* Start Records provided *

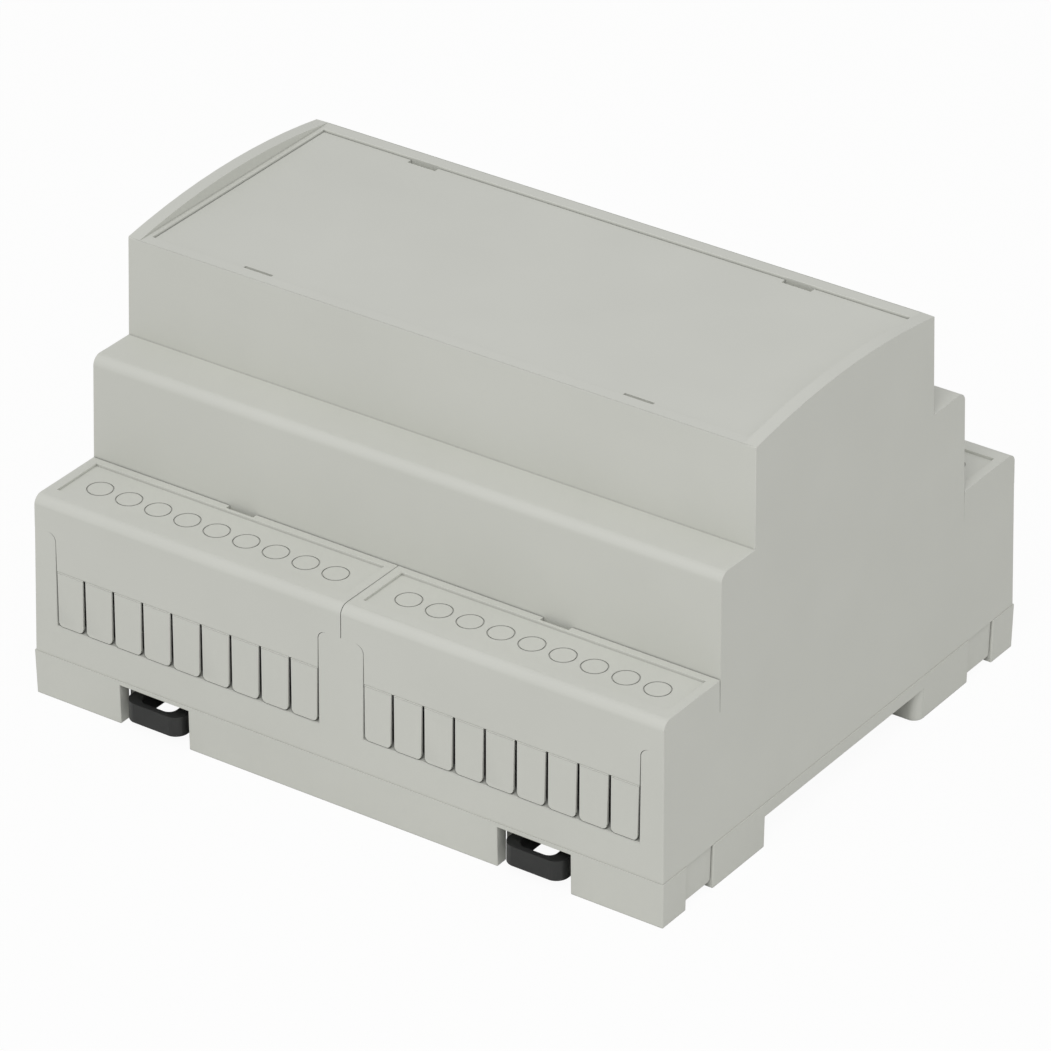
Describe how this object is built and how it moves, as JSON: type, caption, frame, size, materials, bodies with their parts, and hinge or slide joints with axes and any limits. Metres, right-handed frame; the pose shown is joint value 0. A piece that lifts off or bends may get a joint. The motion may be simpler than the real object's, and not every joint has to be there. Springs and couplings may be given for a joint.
{
  "type": "din rail enclosure",
  "caption": "Stepped plastic enclosure for a DIN rail, with a flat front panel between arched cheeks, terminal covers with snap-off tabs and sliding rail clips.",
  "frame": {"origin": "middle of the enclosure, at the level of the feet under the base", "axes": "+X along the rail to the right, +Y from the clip side to the rear, +Z away from the rail to the front panel"},
  "size_m": [0.1064, 0.0903, 0.065],
  "materials": {
    "shell_grey": "fine spark-eroded matt, light grey",
    "clip_black": "satin black"
  },
  "bodies": {
    "base": {"base": "shell_grey"},
    "housing": {"housing": "shell_grey"},
    "front_panel": {"front_panel": "shell_grey"},
    "cover_front_left": {"cover_front_left": "shell_grey"},
    "cover_front_right": {"cover_front_right": "shell_grey"},
    "cover_rear_left": {"cover_rear_left": "shell_grey"},
    "cover_rear_right": {"cover_rear_right": "shell_grey"},
    "clip_left": {"clip_left": "clip_black"},
    "clip_right": {"clip_right": "clip_black"}
  },
  "joints": [
    {"name": "housing_lift", "type": "slide", "parent": "base", "child": "housing", "axis": [0, 0, 1], "range_m": [0, 0.03]},
    {"name": "front_panel_lift", "type": "slide", "parent": "housing", "child": "front_panel", "axis": [0, 0, 1], "range_m": [0, 0.02]},
    {"name": "cover_front_left_lift", "type": "slide", "parent": "housing", "child": "cover_front_left", "axis": [0, 0, 1], "range_m": [0, 0.056]},
    {"name": "cover_front_right_lift", "type": "slide", "parent": "housing", "child": "cover_front_right", "axis": [0, 0, 1], "range_m": [0, 0.056]},
    {"name": "cover_rear_left_lift", "type": "slide", "parent": "housing", "child": "cover_rear_left", "axis": [0, 0, 1], "range_m": [0, 0.056]},
    {"name": "cover_rear_right_lift", "type": "slide", "parent": "housing", "child": "cover_rear_right", "axis": [0, 0, 1], "range_m": [0, 0.056]},
    {"name": "clip_left_slide", "type": "slide", "parent": "base", "child": "clip_left", "axis": [0, -1, 0], "range_m": [0, 0.003]},
    {"name": "clip_right_slide", "type": "slide", "parent": "base", "child": "clip_right", "axis": [0, -1, 0], "range_m": [0, 0.003]}
  ]
}
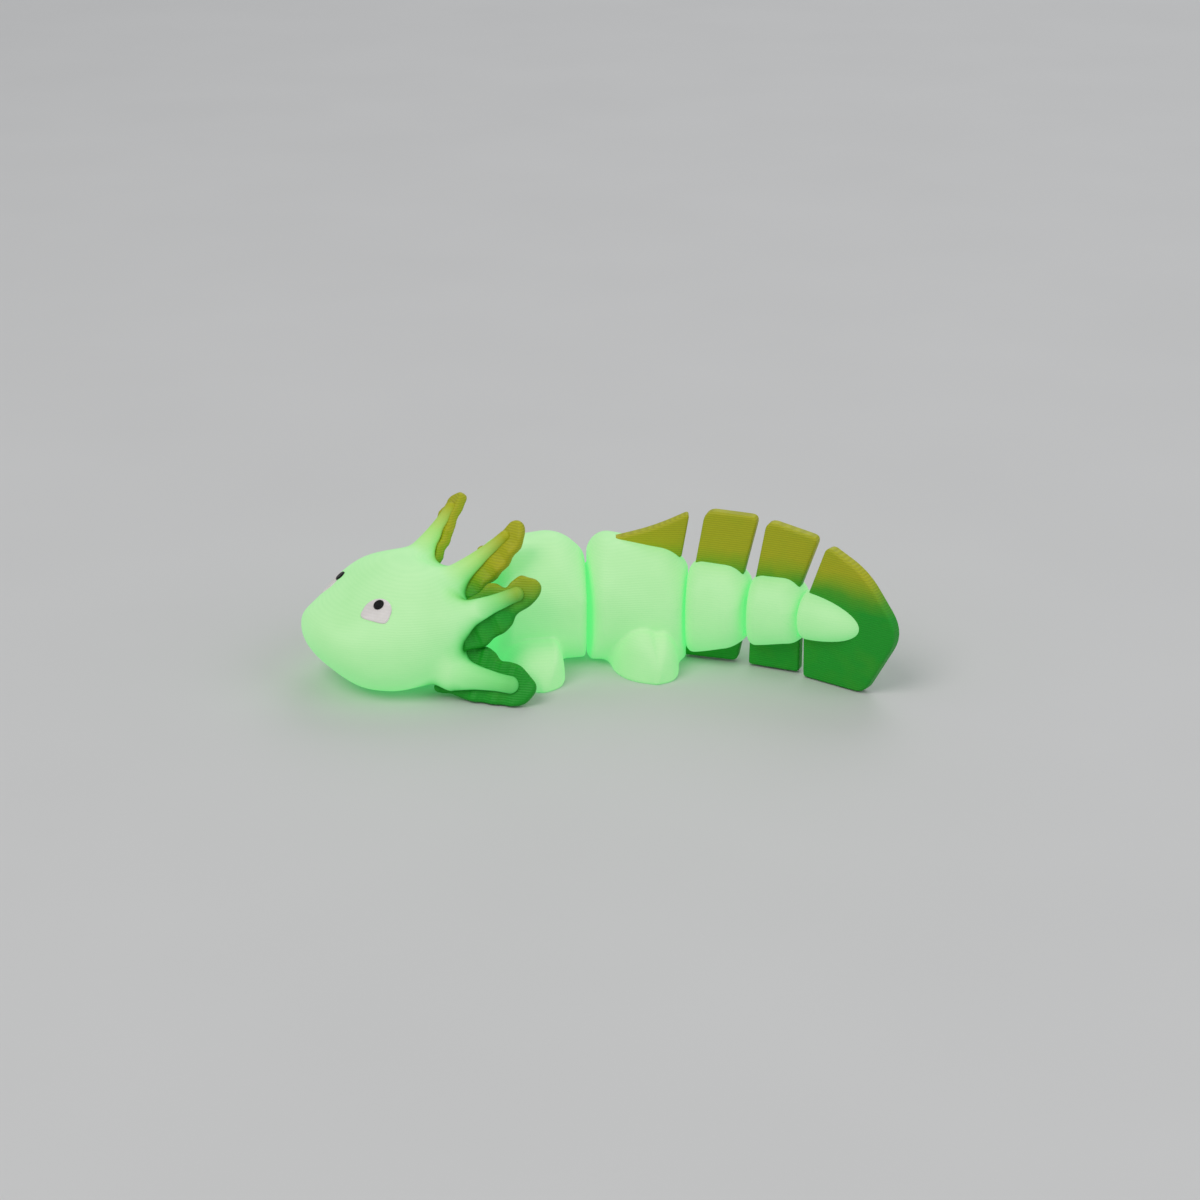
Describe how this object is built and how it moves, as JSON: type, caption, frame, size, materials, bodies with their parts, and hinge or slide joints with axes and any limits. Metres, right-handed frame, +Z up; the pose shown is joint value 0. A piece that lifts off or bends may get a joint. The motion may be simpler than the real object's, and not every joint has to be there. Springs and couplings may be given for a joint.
{
  "type": "jointed axolotl toy",
  "caption": "Small printed axolotl toy with a smooth head, feathery gill frills, paddle legs and a finned tail whose links swing on upright hinges.",
  "frame": {"origin": "on the flat of the belly under the hips link, at floor level, midway between its two sides", "axes": "+X from the hips toward the tail, along the hips link; +Y toward the animal's right side; +Z up"},
  "size_m": [0.0684, 0.0288, 0.0186],
  "materials": {
    "glow_body": "pale green glow-in-the-dark filament, satin, with fine printed layer lines",
    "fin_filament": "satin two-tone filament, green low down turning to olive yellow with height, fine layer lines",
    "eye_white": "matte off-white filament",
    "pupil_black": "satin black filament"
  },
  "bodies": {
    "hips": {"hips": "glow_body", "leg_rear_left": "glow_body", "leg_rear_right": "glow_body", "fin_hips": "fin_filament"},
    "chest": {"chest": "glow_body", "leg_front_left": "glow_body", "leg_front_right": "glow_body"},
    "head": {"head": "glow_body", "eye_left": "eye_white", "eye_right": "eye_white", "pupil_left": "pupil_black", "pupil_right": "pupil_black", "gill_upper_left": "glow_body", "gill_middle_left": "glow_body", "gill_lower_left": "glow_body", "gill_upper_right": "glow_body", "gill_middle_right": "glow_body", "gill_lower_right": "glow_body", "frill_upper_left": "fin_filament", "frill_middle_left": "fin_filament", "frill_lower_left": "fin_filament", "frill_upper_right": "fin_filament", "frill_middle_right": "fin_filament", "frill_lower_right": "fin_filament"},
    "tail_base": {"tail_base": "glow_body", "fin_upper_base": "fin_filament", "fin_lower_base": "fin_filament"},
    "tail_middle": {"tail_middle": "glow_body", "fin_upper_middle": "fin_filament", "fin_lower_middle": "fin_filament"},
    "tail_tip": {"tail_tip": "glow_body", "fin_tip": "fin_filament"}
  },
  "joints": [
    {"name": "waist", "type": "hinge", "parent": "hips", "child": "chest", "pos_m": [-0.0092, 0, 0.007], "axis": [0, 0, 1], "range_deg": [-36, 8]},
    {"name": "neck", "type": "hinge", "parent": "chest", "child": "head", "pos_m": [-0.02123, -0.003, 0.007], "axis": [0, 0, 1], "range_deg": [-38, 6]},
    {"name": "tail_joint_1", "type": "hinge", "parent": "hips", "child": "tail_base", "pos_m": [0.0032, 0, 0.006], "axis": [0, 0, 1], "range_deg": [-2, 36]},
    {"name": "tail_joint_2", "type": "hinge", "parent": "tail_base", "child": "tail_middle", "pos_m": [0.01104, -0.0024, 0.006], "axis": [0, 0, 1], "range_deg": [-13, 25]},
    {"name": "tail_joint_3", "type": "hinge", "parent": "tail_middle", "child": "tail_tip", "pos_m": [0.01758, -0.00517, 0.007], "axis": [0, 0, 1], "range_deg": [-5, 33]}
  ]
}
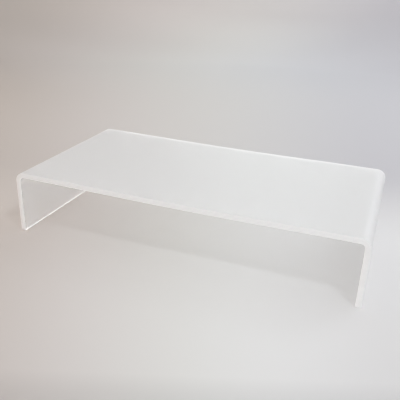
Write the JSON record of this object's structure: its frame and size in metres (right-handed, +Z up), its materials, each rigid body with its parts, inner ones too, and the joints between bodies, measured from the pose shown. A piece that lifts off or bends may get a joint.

* End Records provided *

▶ [Requirements]:
Using the data above, return each line exactly as written.

▶ [The response]:
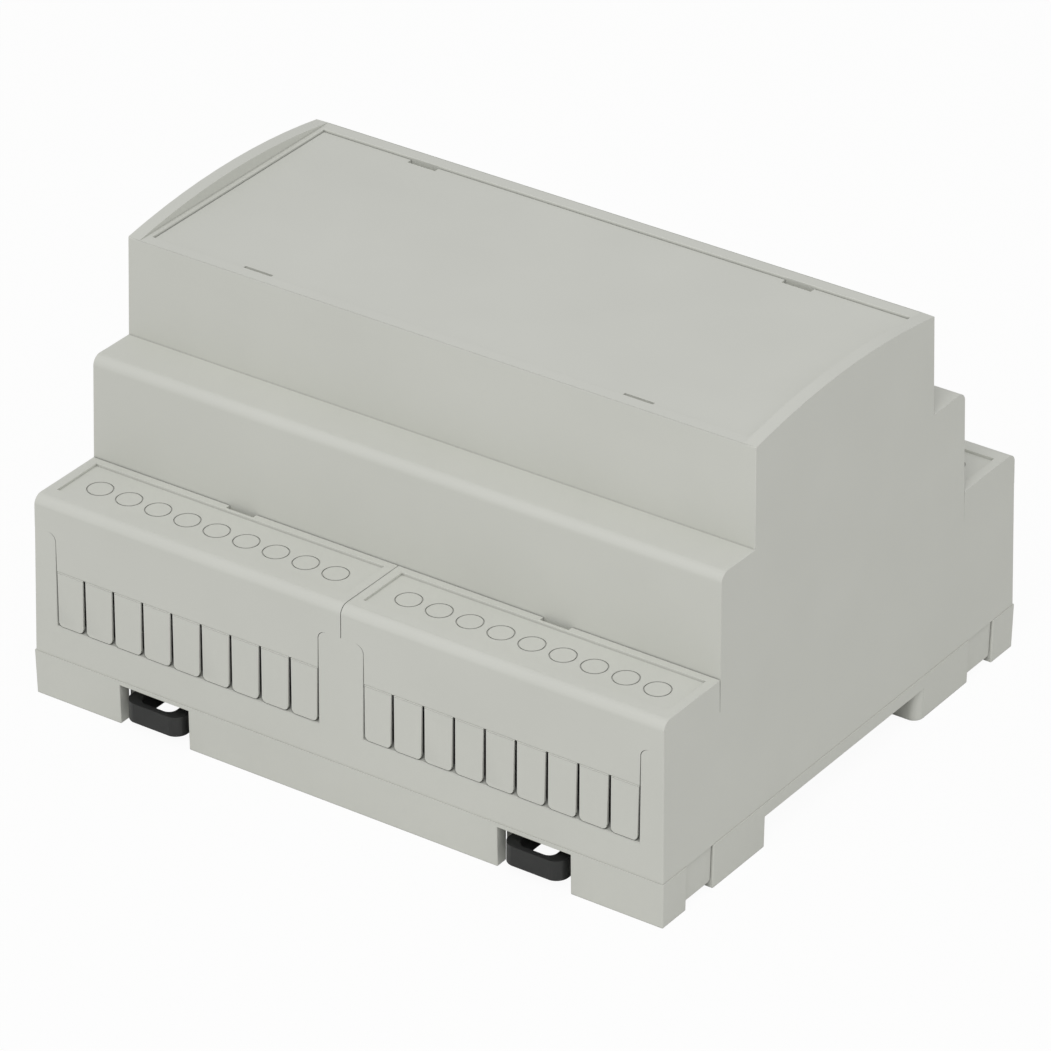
Describe how this object is built and how it moves, as JSON: type, caption, frame, size, materials, bodies with their parts, and hinge or slide joints with axes and any limits. Metres, right-handed frame; the pose shown is joint value 0. A piece that lifts off or bends may get a joint. The motion may be simpler than the real object's, and not every joint has to be there. Springs and couplings may be given for a joint.
{
  "type": "din rail enclosure",
  "caption": "Stepped plastic enclosure for a DIN rail, with a flat front panel between arched cheeks, terminal covers with snap-off tabs and sliding rail clips.",
  "frame": {"origin": "middle of the enclosure, at the level of the feet under the base", "axes": "+X along the rail to the right, +Y from the clip side to the rear, +Z away from the rail to the front panel"},
  "size_m": [0.1064, 0.0903, 0.065],
  "materials": {
    "shell_grey": "fine spark-eroded matt, light grey",
    "clip_black": "satin black"
  },
  "bodies": {
    "base": {"base": "shell_grey"},
    "housing": {"housing": "shell_grey"},
    "front_panel": {"front_panel": "shell_grey"},
    "cover_front_left": {"cover_front_left": "shell_grey"},
    "cover_front_right": {"cover_front_right": "shell_grey"},
    "cover_rear_left": {"cover_rear_left": "shell_grey"},
    "cover_rear_right": {"cover_rear_right": "shell_grey"},
    "clip_left": {"clip_left": "clip_black"},
    "clip_right": {"clip_right": "clip_black"}
  },
  "joints": [
    {"name": "housing_lift", "type": "slide", "parent": "base", "child": "housing", "axis": [0, 0, 1], "range_m": [0, 0.03]},
    {"name": "front_panel_lift", "type": "slide", "parent": "housing", "child": "front_panel", "axis": [0, 0, 1], "range_m": [0, 0.02]},
    {"name": "cover_front_left_lift", "type": "slide", "parent": "housing", "child": "cover_front_left", "axis": [0, 0, 1], "range_m": [0, 0.056]},
    {"name": "cover_front_right_lift", "type": "slide", "parent": "housing", "child": "cover_front_right", "axis": [0, 0, 1], "range_m": [0, 0.056]},
    {"name": "cover_rear_left_lift", "type": "slide", "parent": "housing", "child": "cover_rear_left", "axis": [0, 0, 1], "range_m": [0, 0.056]},
    {"name": "cover_rear_right_lift", "type": "slide", "parent": "housing", "child": "cover_rear_right", "axis": [0, 0, 1], "range_m": [0, 0.056]},
    {"name": "clip_left_slide", "type": "slide", "parent": "base", "child": "clip_left", "axis": [0, -1, 0], "range_m": [0, 0.003]},
    {"name": "clip_right_slide", "type": "slide", "parent": "base", "child": "clip_right", "axis": [0, -1, 0], "range_m": [0, 0.003]}
  ]
}
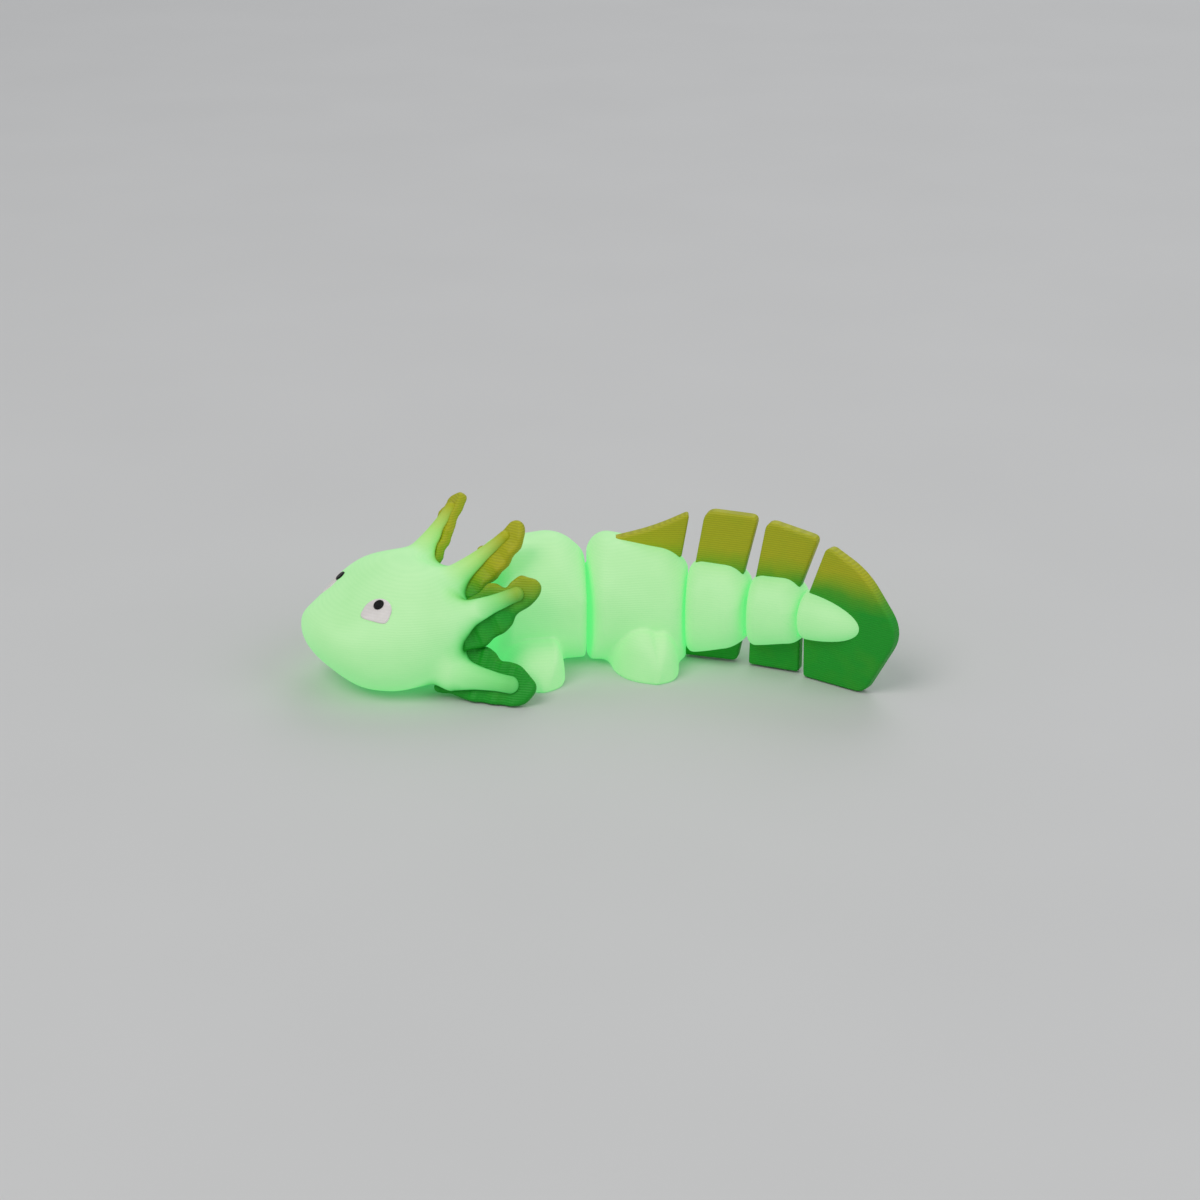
Describe how this object is built and how it moves, as JSON: type, caption, frame, size, materials, bodies with their parts, and hinge or slide joints with axes and any limits. Metres, right-handed frame, +Z up; the pose shown is joint value 0. A piece that lifts off or bends may get a joint. The motion may be simpler than the real object's, and not every joint has to be there. Springs and couplings may be given for a joint.
{
  "type": "jointed axolotl toy",
  "caption": "Small printed axolotl toy with a smooth head, feathery gill frills, paddle legs and a finned tail whose links swing on upright hinges.",
  "frame": {"origin": "on the flat of the belly under the hips link, at floor level, midway between its two sides", "axes": "+X from the hips toward the tail, along the hips link; +Y toward the animal's right side; +Z up"},
  "size_m": [0.0684, 0.0288, 0.0186],
  "materials": {
    "glow_body": "pale green glow-in-the-dark filament, satin, with fine printed layer lines",
    "fin_filament": "satin two-tone filament, green low down turning to olive yellow with height, fine layer lines",
    "eye_white": "matte off-white filament",
    "pupil_black": "satin black filament"
  },
  "bodies": {
    "hips": {"hips": "glow_body", "leg_rear_left": "glow_body", "leg_rear_right": "glow_body", "fin_hips": "fin_filament"},
    "chest": {"chest": "glow_body", "leg_front_left": "glow_body", "leg_front_right": "glow_body"},
    "head": {"head": "glow_body", "eye_left": "eye_white", "eye_right": "eye_white", "pupil_left": "pupil_black", "pupil_right": "pupil_black", "gill_upper_left": "glow_body", "gill_middle_left": "glow_body", "gill_lower_left": "glow_body", "gill_upper_right": "glow_body", "gill_middle_right": "glow_body", "gill_lower_right": "glow_body", "frill_upper_left": "fin_filament", "frill_middle_left": "fin_filament", "frill_lower_left": "fin_filament", "frill_upper_right": "fin_filament", "frill_middle_right": "fin_filament", "frill_lower_right": "fin_filament"},
    "tail_base": {"tail_base": "glow_body", "fin_upper_base": "fin_filament", "fin_lower_base": "fin_filament"},
    "tail_middle": {"tail_middle": "glow_body", "fin_upper_middle": "fin_filament", "fin_lower_middle": "fin_filament"},
    "tail_tip": {"tail_tip": "glow_body", "fin_tip": "fin_filament"}
  },
  "joints": [
    {"name": "waist", "type": "hinge", "parent": "hips", "child": "chest", "pos_m": [-0.0092, 0, 0.007], "axis": [0, 0, 1], "range_deg": [-36, 8]},
    {"name": "neck", "type": "hinge", "parent": "chest", "child": "head", "pos_m": [-0.02123, -0.003, 0.007], "axis": [0, 0, 1], "range_deg": [-38, 6]},
    {"name": "tail_joint_1", "type": "hinge", "parent": "hips", "child": "tail_base", "pos_m": [0.0032, 0, 0.006], "axis": [0, 0, 1], "range_deg": [-2, 36]},
    {"name": "tail_joint_2", "type": "hinge", "parent": "tail_base", "child": "tail_middle", "pos_m": [0.01104, -0.0024, 0.006], "axis": [0, 0, 1], "range_deg": [-13, 25]},
    {"name": "tail_joint_3", "type": "hinge", "parent": "tail_middle", "child": "tail_tip", "pos_m": [0.01758, -0.00517, 0.007], "axis": [0, 0, 1], "range_deg": [-5, 33]}
  ]
}
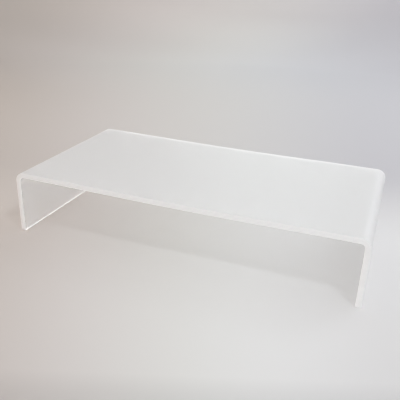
Write the JSON record of this object's structure: its frame and size in metres (right-handed, +Z up), its materials, each rigid body with its parts, inner ones too, and the joints between bodies, measured from the pose shown. A piece that lifts off or bends may get a joint.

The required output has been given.